> [WHAT YOU SHOULD DO]:
The required output is the exact run of lines from the line containing "0.014, 0.015), 0.4)" to the line containing "for node in", inclusive, and nothing besides.

Records from a data collection
= = =
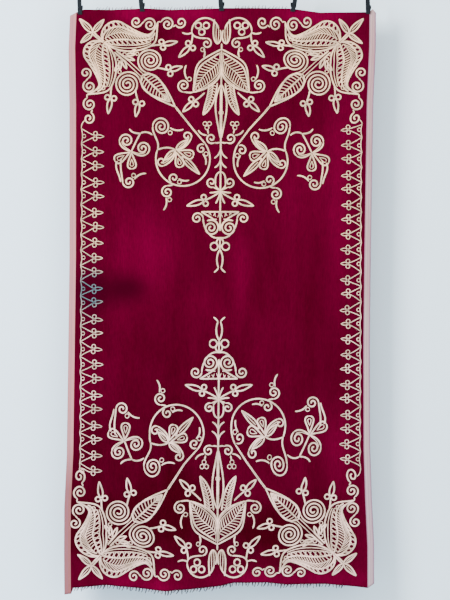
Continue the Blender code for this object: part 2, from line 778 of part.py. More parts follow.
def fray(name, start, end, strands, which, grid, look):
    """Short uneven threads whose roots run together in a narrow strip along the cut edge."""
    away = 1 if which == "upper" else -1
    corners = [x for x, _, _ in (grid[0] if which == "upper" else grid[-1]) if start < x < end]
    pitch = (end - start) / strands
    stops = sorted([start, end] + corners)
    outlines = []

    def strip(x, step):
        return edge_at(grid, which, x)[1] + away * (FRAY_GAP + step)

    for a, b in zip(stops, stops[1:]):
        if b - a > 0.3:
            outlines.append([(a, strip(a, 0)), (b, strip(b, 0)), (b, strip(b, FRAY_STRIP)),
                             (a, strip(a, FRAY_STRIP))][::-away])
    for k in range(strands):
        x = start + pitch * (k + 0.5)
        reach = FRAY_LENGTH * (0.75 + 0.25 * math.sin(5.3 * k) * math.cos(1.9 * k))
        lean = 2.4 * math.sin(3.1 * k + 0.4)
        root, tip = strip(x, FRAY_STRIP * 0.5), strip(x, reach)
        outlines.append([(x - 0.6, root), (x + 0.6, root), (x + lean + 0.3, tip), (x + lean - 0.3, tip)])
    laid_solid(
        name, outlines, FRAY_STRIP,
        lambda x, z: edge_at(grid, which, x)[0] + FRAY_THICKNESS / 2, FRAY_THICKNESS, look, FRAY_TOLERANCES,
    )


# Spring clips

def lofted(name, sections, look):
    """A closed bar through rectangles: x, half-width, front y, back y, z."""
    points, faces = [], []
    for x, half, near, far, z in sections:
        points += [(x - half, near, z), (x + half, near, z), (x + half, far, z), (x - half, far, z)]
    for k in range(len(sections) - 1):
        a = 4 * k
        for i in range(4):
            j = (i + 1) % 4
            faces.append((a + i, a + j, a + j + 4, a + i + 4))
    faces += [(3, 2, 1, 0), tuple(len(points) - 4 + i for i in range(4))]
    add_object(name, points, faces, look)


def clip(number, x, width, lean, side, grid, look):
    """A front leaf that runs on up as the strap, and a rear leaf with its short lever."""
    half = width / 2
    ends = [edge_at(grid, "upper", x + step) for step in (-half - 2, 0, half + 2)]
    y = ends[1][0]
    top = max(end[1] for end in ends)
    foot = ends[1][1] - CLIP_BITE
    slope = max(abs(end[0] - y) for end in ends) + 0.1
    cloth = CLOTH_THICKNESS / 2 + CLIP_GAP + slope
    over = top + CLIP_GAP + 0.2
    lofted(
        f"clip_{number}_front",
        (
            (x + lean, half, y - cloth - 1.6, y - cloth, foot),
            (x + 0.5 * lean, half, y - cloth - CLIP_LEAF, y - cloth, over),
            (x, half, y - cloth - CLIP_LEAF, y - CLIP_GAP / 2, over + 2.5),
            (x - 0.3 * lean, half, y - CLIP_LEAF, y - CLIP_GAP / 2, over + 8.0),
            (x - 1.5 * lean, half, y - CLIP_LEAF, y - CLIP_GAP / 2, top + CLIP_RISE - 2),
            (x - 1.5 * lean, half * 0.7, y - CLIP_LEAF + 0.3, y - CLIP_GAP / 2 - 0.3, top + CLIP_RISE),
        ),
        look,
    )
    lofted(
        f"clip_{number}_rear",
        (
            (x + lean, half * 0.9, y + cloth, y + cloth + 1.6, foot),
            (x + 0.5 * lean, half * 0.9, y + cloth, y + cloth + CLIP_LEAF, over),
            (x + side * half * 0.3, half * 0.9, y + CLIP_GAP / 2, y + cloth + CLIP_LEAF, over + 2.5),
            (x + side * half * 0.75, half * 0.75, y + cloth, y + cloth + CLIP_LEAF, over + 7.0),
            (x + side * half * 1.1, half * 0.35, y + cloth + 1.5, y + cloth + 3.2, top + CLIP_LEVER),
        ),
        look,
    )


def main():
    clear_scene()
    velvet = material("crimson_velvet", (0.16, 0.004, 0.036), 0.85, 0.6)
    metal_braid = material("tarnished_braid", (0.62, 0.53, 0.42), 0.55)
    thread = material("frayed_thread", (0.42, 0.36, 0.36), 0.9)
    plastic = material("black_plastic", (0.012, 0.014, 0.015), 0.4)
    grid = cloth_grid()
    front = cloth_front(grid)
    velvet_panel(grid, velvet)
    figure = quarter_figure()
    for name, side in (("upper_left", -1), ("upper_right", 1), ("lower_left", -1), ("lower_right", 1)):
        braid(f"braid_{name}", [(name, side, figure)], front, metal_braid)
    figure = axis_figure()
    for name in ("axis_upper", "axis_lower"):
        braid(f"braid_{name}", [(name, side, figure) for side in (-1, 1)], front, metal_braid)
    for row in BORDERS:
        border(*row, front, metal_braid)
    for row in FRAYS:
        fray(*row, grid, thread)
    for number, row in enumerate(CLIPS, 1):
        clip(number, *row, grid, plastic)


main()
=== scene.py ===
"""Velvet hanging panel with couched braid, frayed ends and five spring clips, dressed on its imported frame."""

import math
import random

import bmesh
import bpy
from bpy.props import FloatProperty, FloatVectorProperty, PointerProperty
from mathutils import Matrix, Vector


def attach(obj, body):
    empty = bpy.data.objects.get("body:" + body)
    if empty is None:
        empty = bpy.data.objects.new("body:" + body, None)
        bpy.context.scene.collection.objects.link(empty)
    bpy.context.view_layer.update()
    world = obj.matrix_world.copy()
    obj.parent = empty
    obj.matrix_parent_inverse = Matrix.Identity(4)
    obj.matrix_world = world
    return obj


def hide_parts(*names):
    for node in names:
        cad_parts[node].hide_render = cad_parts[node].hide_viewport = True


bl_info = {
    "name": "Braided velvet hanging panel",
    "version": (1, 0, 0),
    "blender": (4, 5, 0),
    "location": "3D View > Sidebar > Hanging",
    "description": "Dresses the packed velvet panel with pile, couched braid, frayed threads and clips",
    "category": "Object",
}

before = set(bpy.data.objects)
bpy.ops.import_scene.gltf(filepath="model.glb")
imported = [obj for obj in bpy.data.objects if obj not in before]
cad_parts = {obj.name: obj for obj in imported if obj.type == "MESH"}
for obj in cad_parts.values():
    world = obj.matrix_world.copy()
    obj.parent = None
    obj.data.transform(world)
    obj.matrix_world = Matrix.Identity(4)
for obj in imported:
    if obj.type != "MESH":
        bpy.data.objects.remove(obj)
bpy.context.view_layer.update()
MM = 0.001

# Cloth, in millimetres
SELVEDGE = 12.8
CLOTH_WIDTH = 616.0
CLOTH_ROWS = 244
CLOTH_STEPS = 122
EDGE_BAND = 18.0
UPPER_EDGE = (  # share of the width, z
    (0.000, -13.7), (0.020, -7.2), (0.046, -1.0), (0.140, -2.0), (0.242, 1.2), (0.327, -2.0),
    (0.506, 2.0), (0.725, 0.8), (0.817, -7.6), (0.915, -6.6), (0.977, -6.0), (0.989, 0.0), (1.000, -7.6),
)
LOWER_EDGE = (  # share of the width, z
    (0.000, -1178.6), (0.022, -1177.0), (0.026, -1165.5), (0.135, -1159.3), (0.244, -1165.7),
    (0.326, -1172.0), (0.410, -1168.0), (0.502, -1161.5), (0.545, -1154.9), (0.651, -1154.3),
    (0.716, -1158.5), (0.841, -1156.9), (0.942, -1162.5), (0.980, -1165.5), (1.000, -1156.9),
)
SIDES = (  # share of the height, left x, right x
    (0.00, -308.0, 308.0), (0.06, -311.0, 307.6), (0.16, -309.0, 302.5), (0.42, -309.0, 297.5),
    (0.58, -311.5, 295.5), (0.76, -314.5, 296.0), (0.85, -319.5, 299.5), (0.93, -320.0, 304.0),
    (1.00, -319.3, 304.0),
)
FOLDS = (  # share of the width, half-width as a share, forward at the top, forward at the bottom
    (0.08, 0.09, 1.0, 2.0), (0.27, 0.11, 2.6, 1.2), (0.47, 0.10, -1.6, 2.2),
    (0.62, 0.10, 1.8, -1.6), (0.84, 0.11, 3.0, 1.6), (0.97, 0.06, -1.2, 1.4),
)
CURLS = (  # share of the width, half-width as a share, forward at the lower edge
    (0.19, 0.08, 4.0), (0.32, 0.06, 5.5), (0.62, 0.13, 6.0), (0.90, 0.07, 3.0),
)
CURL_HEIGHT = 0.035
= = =
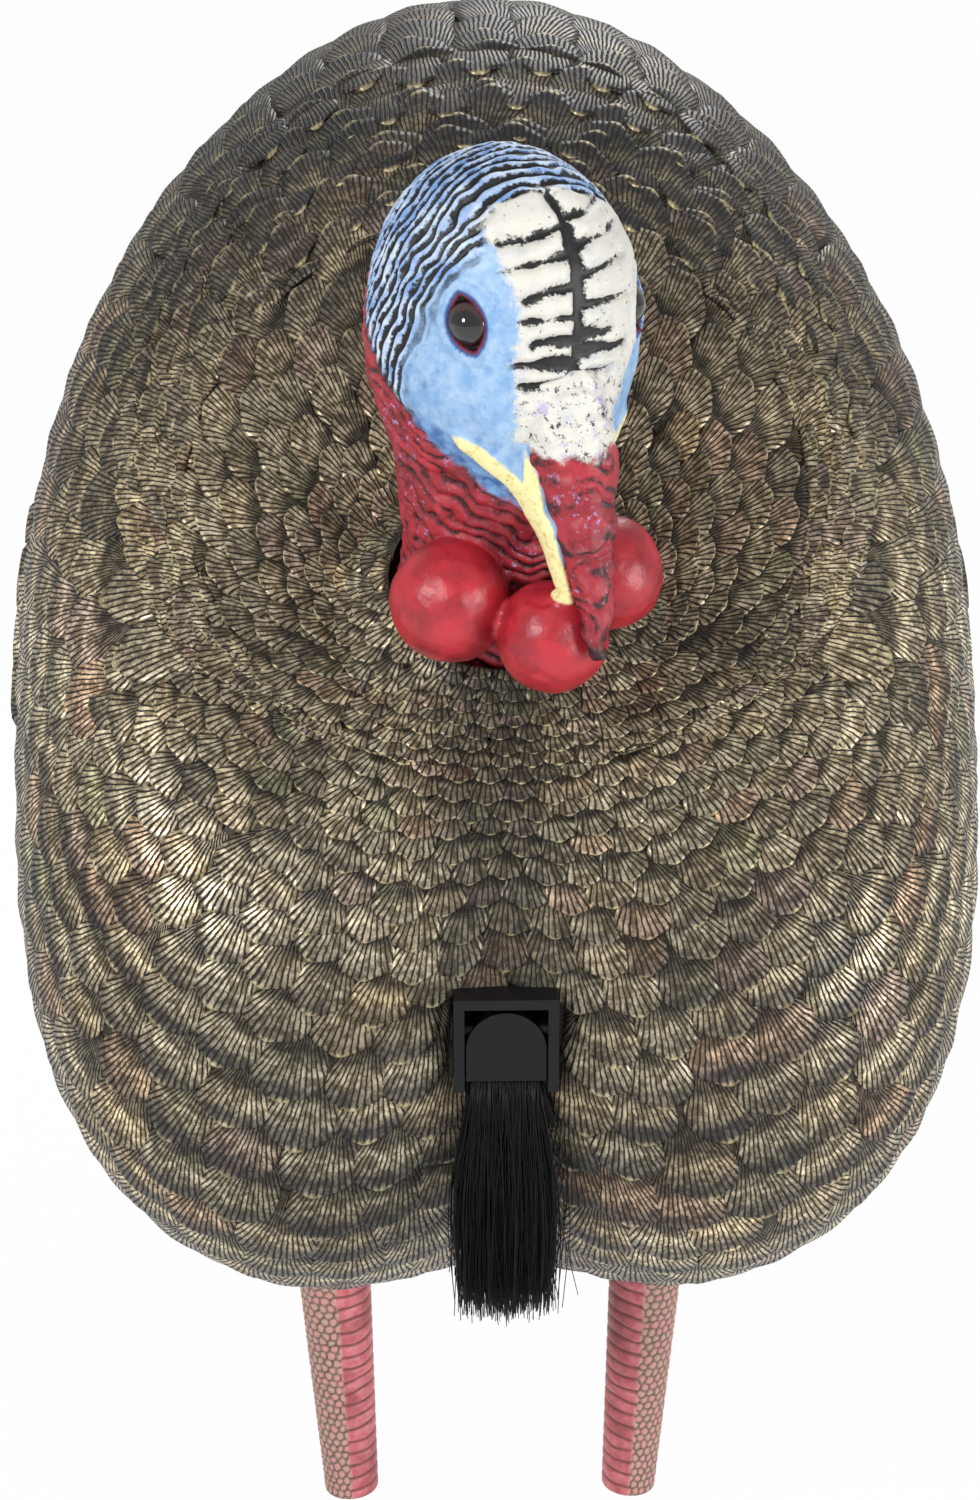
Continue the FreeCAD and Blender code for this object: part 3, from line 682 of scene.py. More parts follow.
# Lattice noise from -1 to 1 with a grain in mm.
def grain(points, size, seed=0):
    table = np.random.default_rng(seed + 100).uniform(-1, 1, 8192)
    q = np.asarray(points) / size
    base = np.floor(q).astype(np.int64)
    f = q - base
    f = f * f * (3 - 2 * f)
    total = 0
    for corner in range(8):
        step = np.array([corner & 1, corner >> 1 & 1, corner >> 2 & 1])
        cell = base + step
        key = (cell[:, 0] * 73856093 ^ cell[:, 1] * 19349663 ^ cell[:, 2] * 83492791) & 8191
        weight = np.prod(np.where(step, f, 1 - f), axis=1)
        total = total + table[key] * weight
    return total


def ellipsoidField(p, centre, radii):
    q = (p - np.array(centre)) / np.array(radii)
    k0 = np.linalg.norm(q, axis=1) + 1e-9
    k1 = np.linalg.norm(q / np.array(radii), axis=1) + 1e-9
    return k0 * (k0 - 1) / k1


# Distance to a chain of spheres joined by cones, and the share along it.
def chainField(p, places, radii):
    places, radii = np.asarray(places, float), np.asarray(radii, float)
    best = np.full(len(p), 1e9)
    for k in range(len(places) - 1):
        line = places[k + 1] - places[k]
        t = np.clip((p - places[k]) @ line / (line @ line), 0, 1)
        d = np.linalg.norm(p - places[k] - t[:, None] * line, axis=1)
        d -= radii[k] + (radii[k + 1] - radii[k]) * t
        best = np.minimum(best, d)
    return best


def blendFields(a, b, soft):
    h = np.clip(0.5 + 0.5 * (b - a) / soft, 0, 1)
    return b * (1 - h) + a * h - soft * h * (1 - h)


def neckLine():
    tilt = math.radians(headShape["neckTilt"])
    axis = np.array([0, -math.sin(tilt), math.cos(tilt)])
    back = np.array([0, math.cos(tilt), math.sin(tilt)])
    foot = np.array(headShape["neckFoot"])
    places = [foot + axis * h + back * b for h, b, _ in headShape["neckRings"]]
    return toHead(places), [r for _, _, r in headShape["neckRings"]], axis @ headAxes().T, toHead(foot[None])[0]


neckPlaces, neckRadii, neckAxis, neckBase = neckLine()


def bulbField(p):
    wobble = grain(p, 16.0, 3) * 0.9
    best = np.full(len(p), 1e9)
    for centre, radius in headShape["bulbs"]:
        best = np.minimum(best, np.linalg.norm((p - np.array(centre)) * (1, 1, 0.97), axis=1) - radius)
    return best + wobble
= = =
> [THE RESPONSE]:
    plastic = material("black_plastic", (0.012, 0.014, 0.015), 0.4)
    grid = cloth_grid()
    front = cloth_front(grid)
    velvet_panel(grid, velvet)
    figure = quarter_figure()
    for name, side in (("upper_left", -1), ("upper_right", 1), ("lower_left", -1), ("lower_right", 1)):
        braid(f"braid_{name}", [(name, side, figure)], front, metal_braid)
    figure = axis_figure()
    for name in ("axis_upper", "axis_lower"):
        braid(f"braid_{name}", [(name, side, figure) for side in (-1, 1)], front, metal_braid)
    for row in BORDERS:
        border(*row, front, metal_braid)
    for row in FRAYS:
        fray(*row, grid, thread)
    for number, row in enumerate(CLIPS, 1):
        clip(number, *row, grid, plastic)


main()
=== scene.py ===
"""Velvet hanging panel with couched braid, frayed ends and five spring clips, dressed on its imported frame."""

import math
import random

import bmesh
import bpy
from bpy.props import FloatProperty, FloatVectorProperty, PointerProperty
from mathutils import Matrix, Vector


def attach(obj, body):
    empty = bpy.data.objects.get("body:" + body)
    if empty is None:
        empty = bpy.data.objects.new("body:" + body, None)
        bpy.context.scene.collection.objects.link(empty)
    bpy.context.view_layer.update()
    world = obj.matrix_world.copy()
    obj.parent = empty
    obj.matrix_parent_inverse = Matrix.Identity(4)
    obj.matrix_world = world
    return obj


def hide_parts(*names):
    for node in names:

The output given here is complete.